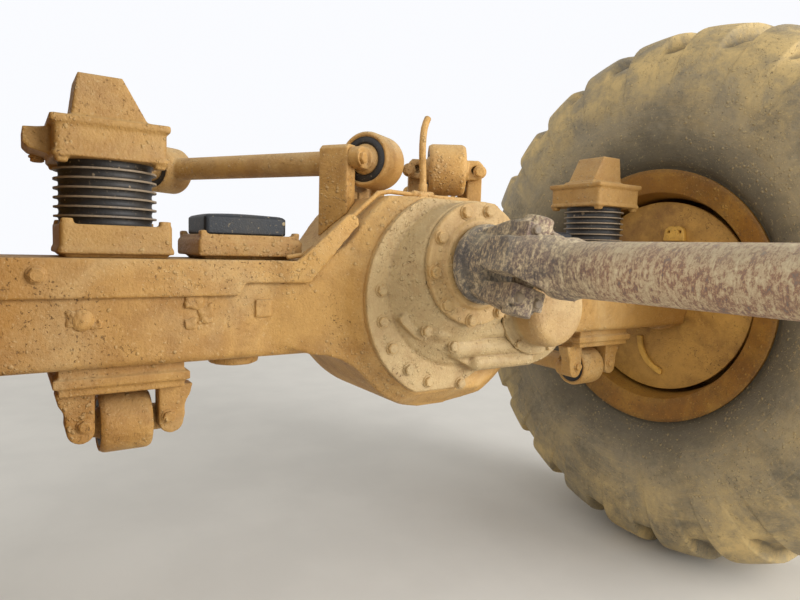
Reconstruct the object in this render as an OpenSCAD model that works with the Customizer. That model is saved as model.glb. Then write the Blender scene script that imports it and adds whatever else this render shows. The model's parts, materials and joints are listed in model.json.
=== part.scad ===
// Through-drive axle of a three-axle articulated hauler, with its two wheels,
// rubber spring seats, torque rods and propeller shaft.
// Millimetres. X points forward along the propeller shaft, Y to the left wheel,
// Z up. The origin is the centre of the bolt pattern on top of the two saddles.

/* [Wheels] */
// Distance between the two wheel centre planes
track = 2252; // [2180:1:2400]
// Outer diameter of a tyre, to the tips of its lugs
tyre_d = 1615; // [1560:1:1700]
// Width of a tyre at its widest
tyre_w = 597; // [570:1:640]
// Number of lugs round each half of the tread
lugs = 25; // [20:1:30]
// Height of the lugs
lug_h = 46; // [30:1:52]
// Width of the rim between its flanges
rim_w = 495; // [480:1:520]
// Diameter over the rim flanges
rim_flange_d = 762; // [750:1:780]
// Diameter of the bead seats
rim_seat_d = 635; // [625:1:650]
// Diameter of the clear bore in the rim
rim_bore_d = 600; // [590:1:606]
// Thickness of the wheel disc
disc_t = 24; // [16:1:32]
// Diameter of the final drive hub
hub_d = 430; // [380:1:460]
// Length of the final drive hub
hub_len = 250; // [220:1:270]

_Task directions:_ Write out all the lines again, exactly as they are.

_Exercise solution:_
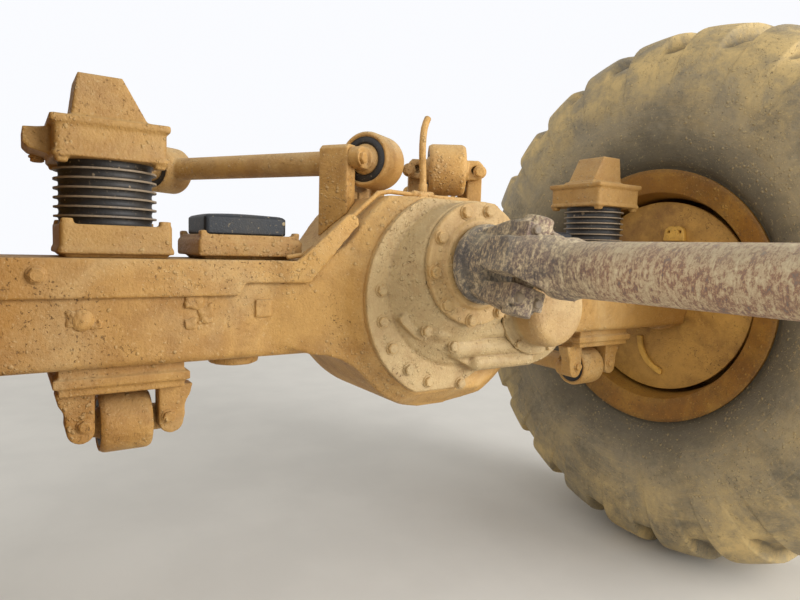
Reconstruct the object in this render as an OpenSCAD model that works with the Customizer. That model is saved as model.glb. Then write the Blender scene script that imports it and adds whatever else this render shows. The model's parts, materials and joints are listed in model.json.
=== part.scad ===
// Through-drive axle of a three-axle articulated hauler, with its two wheels,
// rubber spring seats, torque rods and propeller shaft.
// Millimetres. X points forward along the propeller shaft, Y to the left wheel,
// Z up. The origin is the centre of the bolt pattern on top of the two saddles.

/* [Wheels] */
// Distance between the two wheel centre planes
track = 2252; // [2180:1:2400]
// Outer diameter of a tyre, to the tips of its lugs
tyre_d = 1615; // [1560:1:1700]
// Width of a tyre at its widest
tyre_w = 597; // [570:1:640]
// Number of lugs round each half of the tread
lugs = 25; // [20:1:30]
// Height of the lugs
lug_h = 46; // [30:1:52]
// Width of the rim between its flanges
rim_w = 495; // [480:1:520]
// Diameter over the rim flanges
rim_flange_d = 762; // [750:1:780]
// Diameter of the bead seats
rim_seat_d = 635; // [625:1:650]
// Diameter of the clear bore in the rim
rim_bore_d = 600; // [590:1:606]
// Thickness of the wheel disc
disc_t = 24; // [16:1:32]
// Diameter of the final drive hub
hub_d = 430; // [380:1:460]
// Length of the final drive hub
hub_len = 250; // [220:1:270]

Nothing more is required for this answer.